The rule is simple in spirit and sharp in practice. Cash is still allowed up to €2,999.99. It also doesn’t apply to services (for now) and it doesn’t apply to private-to-private sales, two people selling something to each other can still settle in cash, even above that amount. But once an entrepreneur is involved in a goods transaction, the €3,000 cash ceiling is the new reality. Europe is moving in the same direction too: an EU-wide cash cap of €10,000 is planned, and rules around services are expected to tighten from 2027. 

Where the risk shows up, especially for micro-entrepreneurs, is in the “creative solutions.” Splitting a large purchase into multiple smaller cash payments, asking for separate invoices, or spreading payments across days is exactly the kind of pattern authorities expect when someone is trying to work around the limit. The transaction is viewed as one deal if the payments belong together, even if the cash arrives in pieces. If you’ve ever felt that uneasy moment Why is this customer pushing so hard for cash?” this rule gives you a calm, firm boundary without turning you into a detective. 

There’s also a quieter effect that many owners will welcome: in the past, certain large cash transactions triggered Wwft obligations (the Wwft is the Dutch anti–money laundering law: Wet ter voorkoming van witwassen en financieren van terrorisme). With a hard ban at €3,000 cash for goods, a chunk of that paperwork burden falls away for many goods traders. But do not assume it disappears for everyone: some sectors and roles remain subject to reporting and checks, and the rules can still bite in other payment forms depending on what you do (especially in higher-risk trade like art and certain intermediaries). If your business sits near those edges, get clarity once and document your policy, then you can stop thinking about it every week. 
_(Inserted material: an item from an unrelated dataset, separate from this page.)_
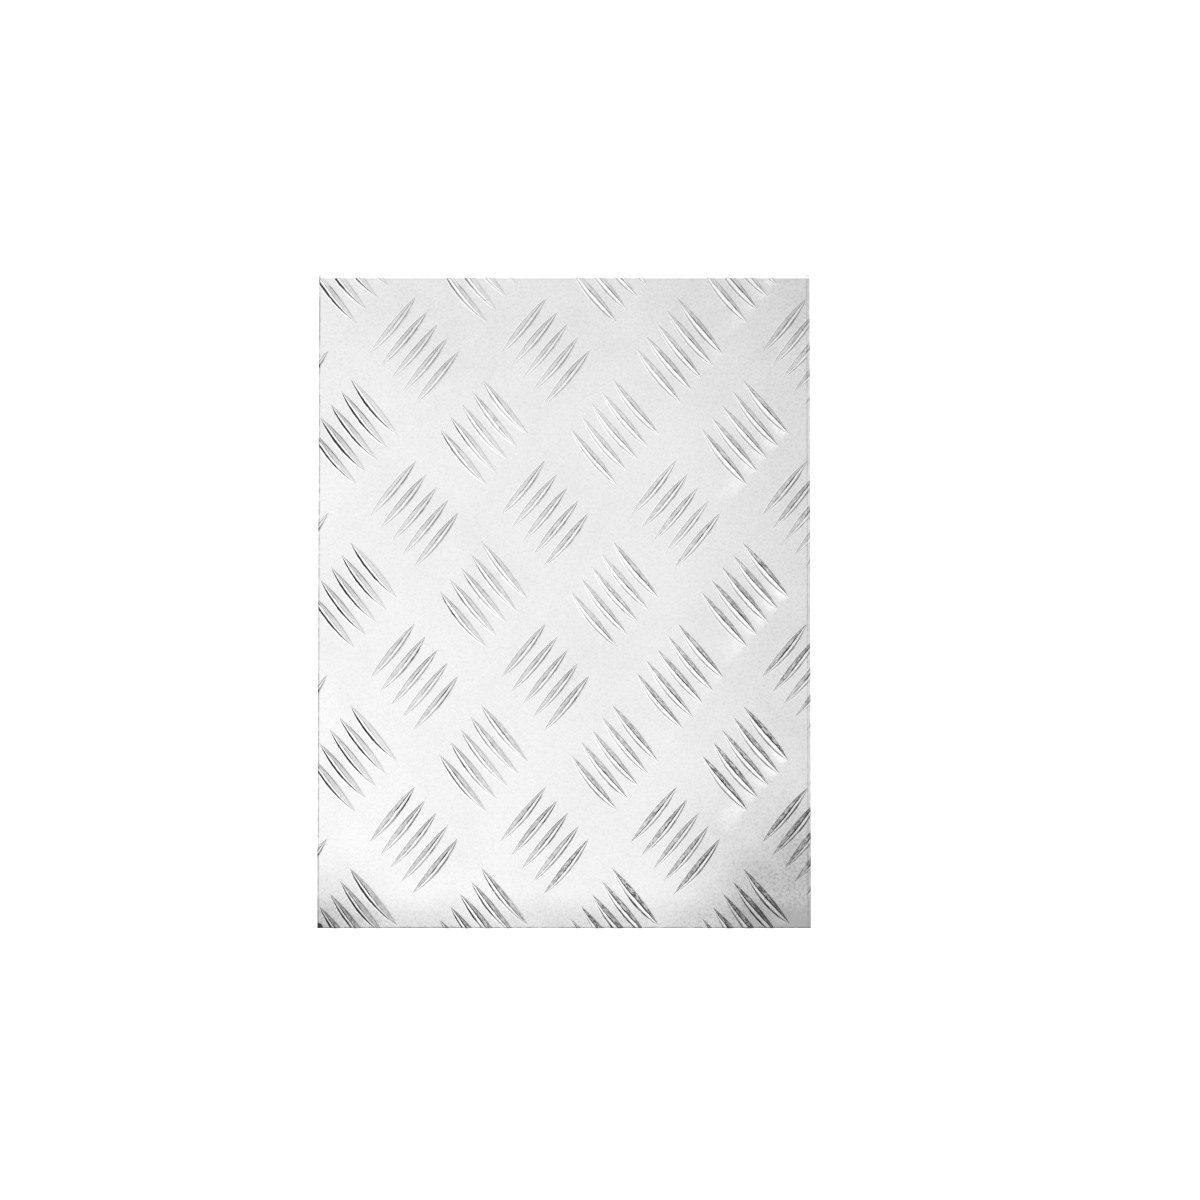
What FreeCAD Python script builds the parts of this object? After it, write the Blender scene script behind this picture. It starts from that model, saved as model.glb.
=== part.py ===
"""Five-bar checker plate: one rolled aluminium sheet, sheared to a rectangle.

Frame: millimetres, origin at the centre of the underside, X across the plate,
Y along it and +Z out of the tread face.
"""

import FreeCAD, Part
import itertools
import os

NODE = "checker_plate"

# Driving dimensions, in millimetres, degrees and counts.
DIMENSIONS = {
    "plate_width": 200.0,  # finished size along X
    "plate_length": 266.0,  # finished size along Y
    "base_thickness": 2.5,  # sheet between the treads
    "tread_height": 1.5,  # treads above the sheet
    "bar_length": 29.0,  # one tread bar, tip to tip
    "bar_width": 4.0,  # at the middle of its foot
    "crest_width": 0.8,  # at the middle of its top
    "bar_angle": 50.5,  # lean of a bar from the X axis
    "bar_count": 5,  # bars in a group
    "rising_step_across": 4.4,  # between the bars of a group that rise, along X
    "rising_step_along": 5.3,  # and along Y
    "falling_step_across": 4.2,  # between the bars of a group that fall, along X
    "falling_step_along": 5.07,  # and along Y
    "column_pitch": 26.57,  # between neighbouring columns of groups
    "row_pitch": 66.3,  # between the groups of one column
    "rising_shift_across": -0.9,  # groups that rise sit this far off the lattice, along X
    "rising_shift_along": -0.3,  # and along Y
    "first_column": -112.82,  # X of the leftmost column, cut by the left edge
    "first_row": -130.8,  # Y of the lowest groups, cut by the lower edge
    "column_count": 9,  # columns that reach into the plate
    "edge_break": 0.2,  # chamfer round the underside
    "land_width": 1.8,  # strip filed along the far edge, where the bars end square
    "land_drop": 0.4,  # how far the strip slopes down to that edge
}

# Columns alternate between bars that rise to the right and bars that fall. In
# this column, counted from the left, every other group is turned to fall too.
TURNED_COLUMN = 6
LAND_OVERRUN = 2.0  # the file passes the edge by this many widths of the strip
SMALLEST_OFFCUT = 0.2  # cubic millimetres: less of a bar than this isn't kept
SIZE_TOLERANCE = 0.01
VOLUME_TOLERANCE = 0.001


def make_sheet(doc):
    """Put every driving dimension in a spreadsheet cell with its name as alias."""
    sheet = doc.addObject("Spreadsheet::Sheet", "sizes")
    for row, (name, value) in enumerate(DIMENSIONS.items(), start=1):
        sheet.set(f"A{row}", name)
        sheet.set(f"B{row}", str(value))
        sheet.setAlias(f"B{row}", name)
    doc.recompute()
    return sheet


def bind(item, formulas):
    """Drive an object's properties from the sheet."""
    for name, formula in formulas.items():
        item.setExpression(name, formula)


def make_blank(doc):
    """The flat sheet between the treads, with its lower edge broken."""
    slab = doc.addObject("Part::Box", "slab")
    bind(
        slab,
        {
            "Length": "sizes.plate_width * 1 mm",
            "Width": "sizes.plate_length * 1 mm",
            "Height": "sizes.base_thickness * 1 mm",
            "Placement.Base.x": "-sizes.plate_width / 2 * 1 mm",
            "Placement.Base.y": "-sizes.plate_length / 2 * 1 mm",
        },
    )
    doc.recompute()
    size = DIMENSIONS["edge_break"]
    lower = [
        (index, size, size)
        for index, edge in enumerate(slab.Shape.Edges, start=1)
        if edge.BoundBox.ZMax < SIZE_TOLERANCE
    ]
    blank = doc.addObject("Part::Chamfer", "blank")
    blank.Base = slab
    blank.Edges = lower
    return blank


def make_bar(doc):
    """One tread bar along X: the lens where two wide, shallow-sided cones meet.

    Each flank is a strip of a cone, so its slope is the same all along and the
    crest narrows and drops towards both tips.
    """
    foot_radius = "(sizes.bar_length ^ 2 + sizes.bar_width ^ 2) / (4 * sizes.bar_width)"
    inset = "(sizes.bar_width - sizes.crest_width) / 2"
    drop = f"({foot_radius} - sizes.bar_width / 2)"
    flanks = []
    for name, side in (("upper_flank", "-"), ("lower_flank", "+")):
        cone = doc.addObject("Part::Cone", name)
        bind(
            cone,
            {
                "Radius1": f"{foot_radius} * 1 mm",
                "Radius2": f"({foot_radius} - {inset}) * 1 mm",
                "Height": "sizes.tread_height * 1 mm",
                "Placement.Base.y": f"0 mm {side} {drop} * 1 mm",
                "Placement.Base.z": "sizes.base_thickness * 1 mm",
            },
        )
        flanks.append(cone)
    bar = doc.addObject("Part::MultiCommon", "bar")
    bar.Shapes = flanks
    return bar


def group_places(sheet):
    """Centre of every group that can reach the plate, and whether its bars rise."""
    half_length = sheet.plate_length / 2
    reach = sheet.bar_length + sheet.bar_count * sheet.rising_step_along
    for column in range(sheet.column_count):
        x = sheet.first_column + column * sheet.column_pitch
        falling_column = column % 2 == 1
        y = sheet.first_row if falling_column else sheet.first_row + sheet.row_pitch / 2
        for row in itertools.count():
            if y > half_length + reach:
                break
            turned = column == TURNED_COLUMN and row % 2 == 1
            yield x, y, not (falling_column or turned)
            y += sheet.row_pitch


def make_treads(doc, sheet, bar):
    """Repeat the bar over the lattice and shear off what passes the plate's edges."""
    height = sheet.base_thickness + sheet.tread_height
    corner = FreeCAD.Vector(-sheet.plate_width / 2, -sheet.plate_length / 2, 0)
    room = Part.makeBox(sheet.plate_width, sheet.plate_length, height, corner)
    bars = []
    for x, y, rising in group_places(sheet):
        if rising:
            lean = sheet.bar_angle
            step = FreeCAD.Vector(-sheet.rising_step_across, sheet.rising_step_along, 0)
            middle = FreeCAD.Vector(x + sheet.rising_shift_across, y + sheet.rising_shift_along, 0)
        else:
            lean = -sheet.bar_angle
            step = FreeCAD.Vector(sheet.falling_step_across, sheet.falling_step_along, 0)
            middle = FreeCAD.Vector(x, y, 0)
        turn = FreeCAD.Rotation(FreeCAD.Vector(0, 0, 1), lean)
        for index in range(sheet.bar_count):
            centre = middle + step * (index - (sheet.bar_count - 1) / 2)
            solid = bar.Shape.copy()
            solid.Placement = FreeCAD.Placement(centre, turn)
            if not room.BoundBox.isInside(solid.BoundBox):
                solid = solid.common(room)
            bars += [piece for piece in solid.Solids if piece.Volume > SMALLEST_OFFCUT]
    treads = doc.addObject("Part::Feature", "treads")
    treads.Shape = Part.makeCompound(bars)
    return treads


def make_strip(doc):
    """What the file takes off along the far edge: the space over a sloping plane."""
    strip = doc.addObject("Part::Wedge", "filed_strip")
    side = "(sizes.plate_width / 2 + sizes.land_width) * 1 mm"
    bind(
        strip,
        {
            "Xmin": f"-{side}",
            "X2min": f"-{side}",
            "Xmax": side,
            "X2max": side,
            "Ymin": "0 mm",
            "Ymax": f"{LAND_OVERRUN} * sizes.land_width * 1 mm",
            "Zmin": "0 mm",
            "Z2min": f"-{LAND_OVERRUN} * sizes.land_drop * 1 mm",
            "Zmax": "2 * sizes.tread_height * 1 mm",
            "Z2max": "2 * sizes.tread_height * 1 mm",
            "Placement.Base.y": "(sizes.plate_length / 2 - sizes.land_width) * 1 mm",
            "Placement.Base.z": "sizes.base_thickness * 1 mm",
        },
    )
    return strip


def make_plate(doc, blank, treads, strip):
    """Join the treads and the sheet into one solid and file its far edge."""
    rolled = doc.addObject("Part::Fuse", "rolled_sheet")
    rolled.Base = blank
    rolled.Tool = treads
    rolled.Refine = True
    plate = doc.addObject("Part::Cut", NODE)
    plate.Base = rolled
    plate.Tool = strip
    plate.Label = NODE
    doc.recompute()
    plate.Placement = FreeCAD.Placement()
    return rolled, plate


def check(doc, sheet, plate, rolled, blank, treads, strip):
    """Stop unless every feature worked and the plate has the size and volume it should."""
    for item in doc.Objects:
        if "Invalid" in item.State or "Error" in item.State:
            raise RuntimeError(f"{item.Name} failed: {item.State}")
    shape = plate.Shape
    if shape.isNull() or not shape.isValid() or len(shape.Solids) != 1:
        raise RuntimeError("the plate is not one valid solid")
    box = shape.optimalBoundingBox(False, False)
    wanted = (sheet.plate_width, sheet.plate_length, sheet.base_thickness + sheet.tread_height)
    found = (box.XLength, box.YLength, box.ZLength)
    if any(abs(one - other) > SIZE_TOLERANCE for one, other in zip(wanted, found)):
        raise RuntimeError(f"the plate measures {found}")
    whole = blank.Shape.Volume + treads.Shape.Volume
    if abs(rolled.Shape.Volume / whole - 1) > VOLUME_TOLERANCE:
        raise RuntimeError(f"volume {rolled.Shape.Volume}, but its parts add up to {whole}")
    filed = rolled.Shape.Volume - shape.Volume
    due = sheet.plate_width * sheet.land_width * sheet.land_drop / 2
    due += treads.Shape.common(strip.Shape).Volume
    if abs(filed / due - 1) > VOLUME_TOLERANCE:
        raise RuntimeError(f"the file took off {filed}, and {due} was due")
    print(f"size {found}, {len(treads.Shape.Solids)} bars, {len(shape.Faces)} faces")
    print(f"volume {shape.Volume:.0f} cubic millimetres, treads {treads.Shape.Volume:.0f}")


document = FreeCAD.newDocument("checker_plate")
sizes = make_sheet(document)
flat = make_blank(document)
one_bar = make_bar(document)
document.recompute()
all_bars = make_treads(document, sizes, one_bar)
filing = make_strip(document)
joined, final = make_plate(document, flat, all_bars, filing)
document.recompute()
check(document, sizes, final, joined, flat, all_bars, filing)
os.makedirs("parts", exist_ok=True)
final.Shape.exportStep(f"parts/{NODE}.step")
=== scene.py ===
# %% [markdown]
# # A five-bar checker plate
# This lesson dresses one piece of raw stock: a rolled aluminium sheet with raised
# tread bars, sheared to a rectangle and laid flat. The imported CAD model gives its
# exact size and place. Here the sheet gets a finer mesh, with rounded bars and
# worked edges, and a mill finish that catches the light as bare aluminium does.

# %% Load the frame
import bmesh
import bpy
import math
import random
from mathutils import Matrix, Vector
from mathutils.geometry import delaunay_2d_cdt


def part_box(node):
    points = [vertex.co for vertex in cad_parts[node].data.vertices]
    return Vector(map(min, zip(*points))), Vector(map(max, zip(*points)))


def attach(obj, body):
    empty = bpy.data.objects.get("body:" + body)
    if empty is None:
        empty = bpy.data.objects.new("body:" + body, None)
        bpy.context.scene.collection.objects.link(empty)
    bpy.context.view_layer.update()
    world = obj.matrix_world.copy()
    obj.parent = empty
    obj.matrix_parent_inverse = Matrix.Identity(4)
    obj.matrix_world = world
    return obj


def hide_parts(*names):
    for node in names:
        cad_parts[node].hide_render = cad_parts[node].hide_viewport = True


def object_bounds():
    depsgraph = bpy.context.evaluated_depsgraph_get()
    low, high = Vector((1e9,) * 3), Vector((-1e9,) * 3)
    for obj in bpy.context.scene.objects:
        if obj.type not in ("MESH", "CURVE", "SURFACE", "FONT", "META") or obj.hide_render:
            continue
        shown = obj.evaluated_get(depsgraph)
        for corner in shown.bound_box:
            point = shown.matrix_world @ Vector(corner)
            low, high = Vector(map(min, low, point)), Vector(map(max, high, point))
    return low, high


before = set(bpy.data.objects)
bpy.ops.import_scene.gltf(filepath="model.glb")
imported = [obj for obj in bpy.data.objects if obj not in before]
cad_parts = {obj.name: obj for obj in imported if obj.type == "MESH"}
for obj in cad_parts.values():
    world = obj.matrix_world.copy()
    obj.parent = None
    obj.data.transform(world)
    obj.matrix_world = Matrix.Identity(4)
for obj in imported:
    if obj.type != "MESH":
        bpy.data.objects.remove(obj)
cad_low, cad_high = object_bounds()
NODE = "checker_plate"
print("CAD box", tuple(cad_low), tuple(cad_high))

# %% [markdown]
# ## Sizes
# Everything about the sheet is measured in millimetres, as a rolling mill would
# give it, and is turned into metres only when the mesh is written. The outline and
# the overall height come from the CAD box. The tread lattice repeats the sizes that
# the CAD model was driven by.

# %% Name the sizes
MM = 0.001
low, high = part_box(NODE)
HALF_WIDTH = (high[0] - low[0]) / MM / 2
HALF_LENGTH = (high[1] - low[1]) / MM / 2
OVERALL = (high[2] - low[2]) / MM

BASE = 2.5  # sheet between the treads
TREAD = OVERALL - BASE  # height of the tallest bar
BAR_LENGTH = 29.0
BAR_WIDTH = 4.1
BAR_ANGLE = math.radians(50.5)
BAR_COUNT = 5
RISING_STEP = Vector((-4.4, 5.3))  # from one bar of a group to the next
FALLING_STEP = Vector((4.2, 5.07))
RISING_SHIFT = Vector((-0.9, -0.3))  # groups that rise sit a little off the lattice
COLUMN_PITCH, ROW_PITCH = 26.57, 66.3
FIRST_COLUMN, FIRST_ROW = -112.82, -130.8
COLUMN_COUNT = 9
TURNED_COLUMN = 6
print(f"plate {2 * HALF_WIDTH:.1f} by {2 * HALF_LENGTH:.1f} by {OVERALL:.1f} mm")

# %% [markdown]
# ## Where the bars stand
# Groups of five bars sit in columns. One column's bars rise to the right, the next
# column's fall, and neighbouring columns are staggered by half a row. In one column
# every other group is turned, a fault in the pattern that this sheet really has.
# A loop over the lattice gives each bar's middle and lean, and keeps only the bars
# that reach the plate.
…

A small, concrete example: imagine you sell a used machine for €4,500 and a buyer shows up with an envelope and a smile. Before, you might have weighed the “easy sale” against the nagging feeling that you’re taking on unknown risk. Now you can keep it clean: “I can’t take that amount in cash, bank transfer or card is fine.” That one sentence protects your team, prevents later disputes (“but you said it was okay”), and keeps your bookkeeping aligned with reality instead of improvisation. It also reduces the chance that a single transaction turns into weeks of questions, explanations, and lost time, time you never invoice.

My advice is calm and boring on purpose: tighten the basics. Put the €3,000 cash limit into your sales terms and staff scripts, and into the moment where it matters (quotes, order confirmations, the counter). Decide in advance how you handle deposits, reservations, and refunds so the payment trail stays consistent. If you’re a service business, don’t ignore this just because it’s “not for you” the European direction is clear, and the cleanest businesses are the ones that adjust in small steps, early, without drama. Cash isn’t being abolished; it’s simply being kept in the range where everyday commerce stays easy, and where your risk stays manageable.